The S&P 500's year-to-date gains are largely concentrated in business-to-business technology, communications, and industrial sectors, driven by AI infrastructure, travel recovery, and defense spending, leading to elevated valuations for many growth stocks. Conversely, consumer-facing sectors including discretionary, staples, and healthcare are experiencing a significant downturn due to broad consumer spending weakness and a potentially shrinking middle class. This market bifurcation suggests investors should be highly selective, evaluating whether high valuations in thriving sectors are justified by future growth, while also considering opportunities in fundamentally sound, currently discounted consumer-oriented companies.

Analysis

The current market environment reveals a significant bifurcation, where the S&P 500's 13% year-to-date gain masks underlying weakness in consumer-facing segments.

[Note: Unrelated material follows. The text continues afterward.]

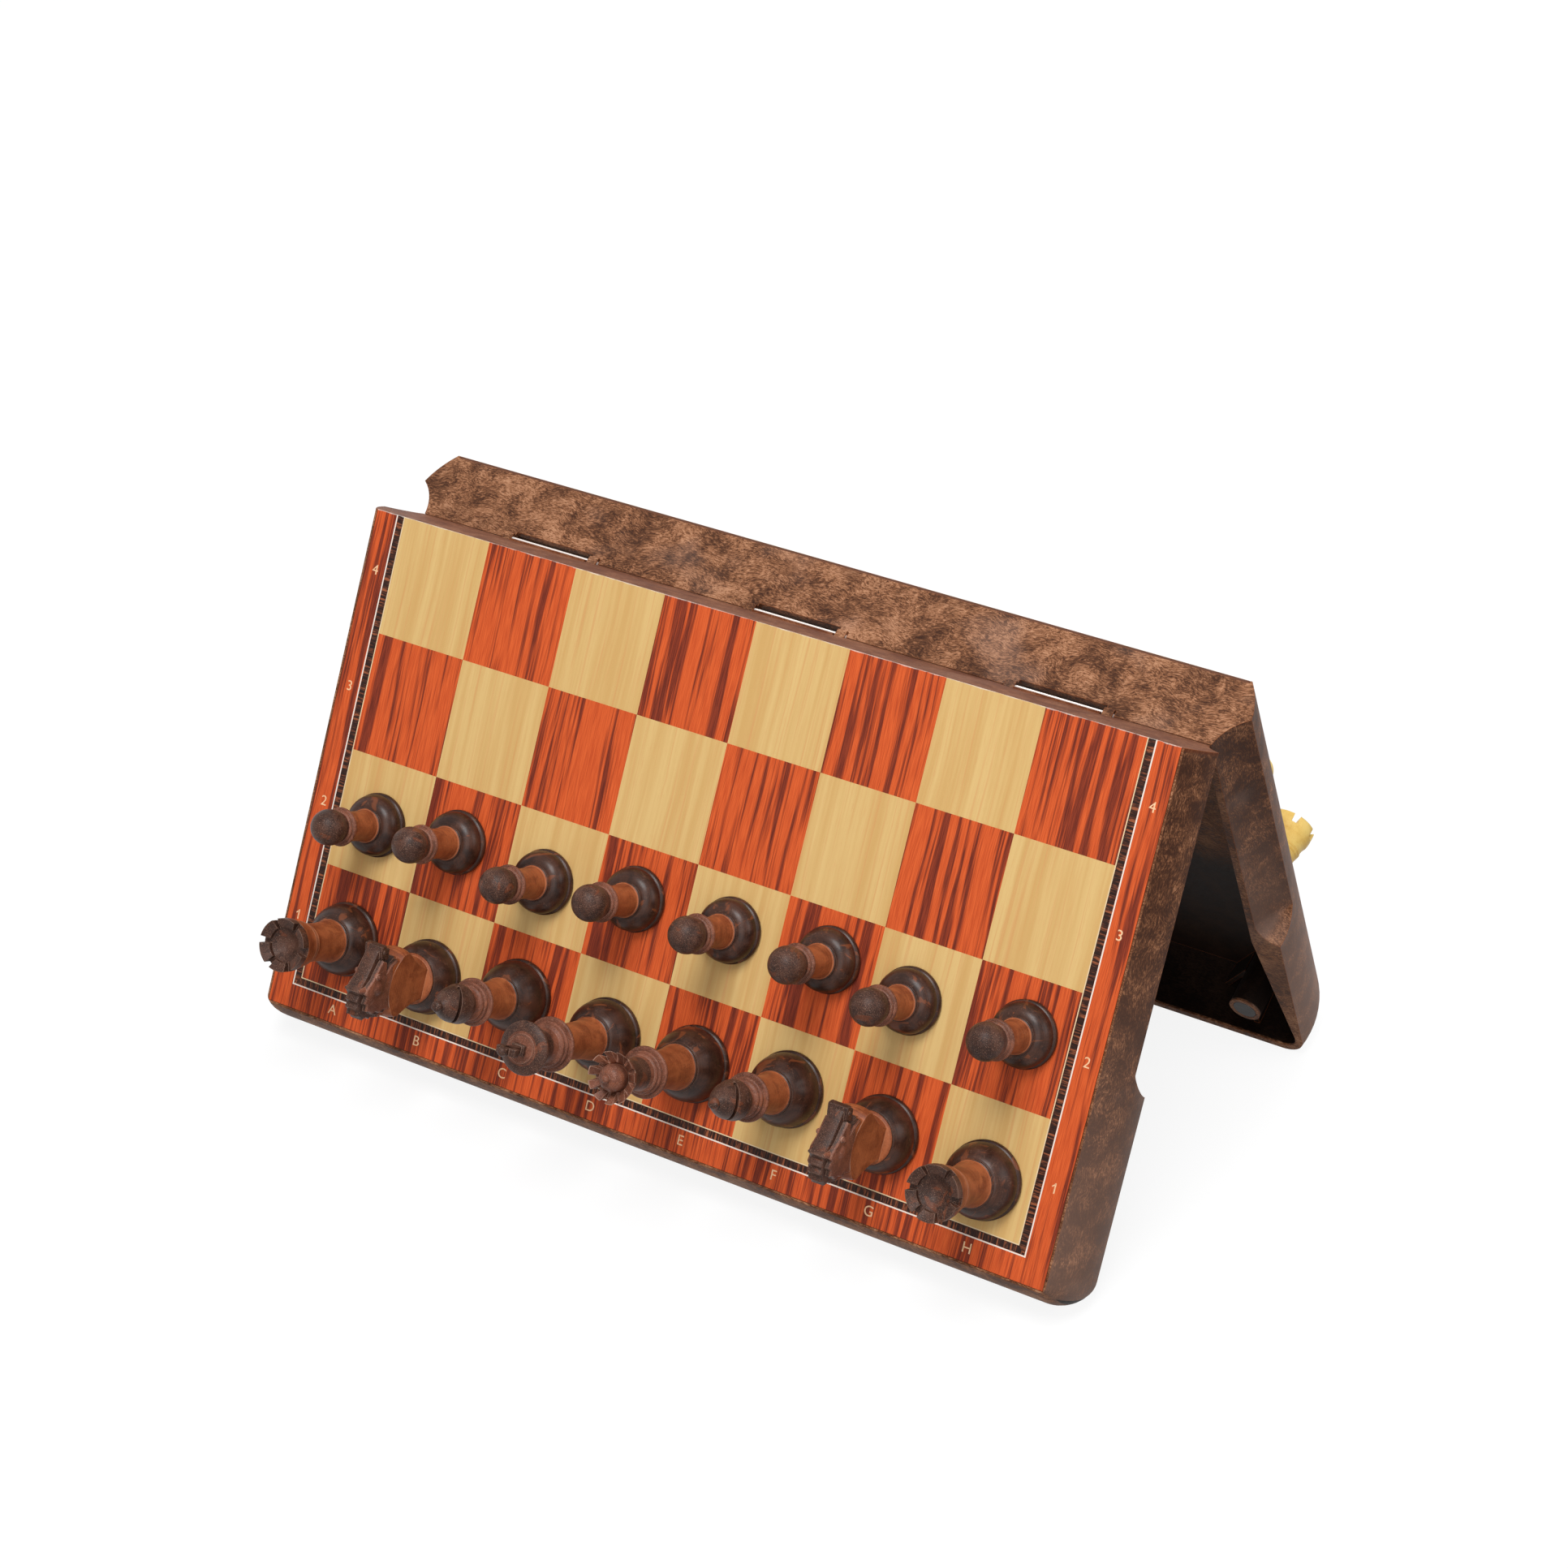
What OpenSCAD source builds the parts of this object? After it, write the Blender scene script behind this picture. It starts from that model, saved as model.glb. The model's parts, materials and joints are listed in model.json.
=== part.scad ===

The rally is predominantly concentrated in business-to-business sectors, particularly Technology, which constitutes 34% of the index and has been a primary driver of returns since 2023. Key contributors include AI-centric firms like Nvidia and Oracle, communications giants such as Alphabet and Meta Platforms (up 27-36% and over 440% in three years, respectively), and industrial companies like Caterpillar and RTX benefiting from infrastructure and defense spending. Conversely, sectors reliant on direct consumer spending—including Consumer Discretionary, Staples, and Healthcare—are experiencing a downturn. This is evidenced by the struggles of companies like Home Depot, affected by a sluggish housing market, and even consistent performers like Costco, which is down year-to-date. This divergence points to a two-speed economy where enterprise spending is robust while the broader consumer is pulling back due to factors like a higher cost of living and a shrinking middle class. Consequently, many high-growth technology and industrial stocks now carry elevated valuations with significant future growth already priced in, as exemplified by Oracle's dependence on executing its massive cloud expansion to justify its current price. In contrast, many high-quality companies in the consumer space are trading at steep discounts relative to their historical averages, reflecting the prevailing economic pressures.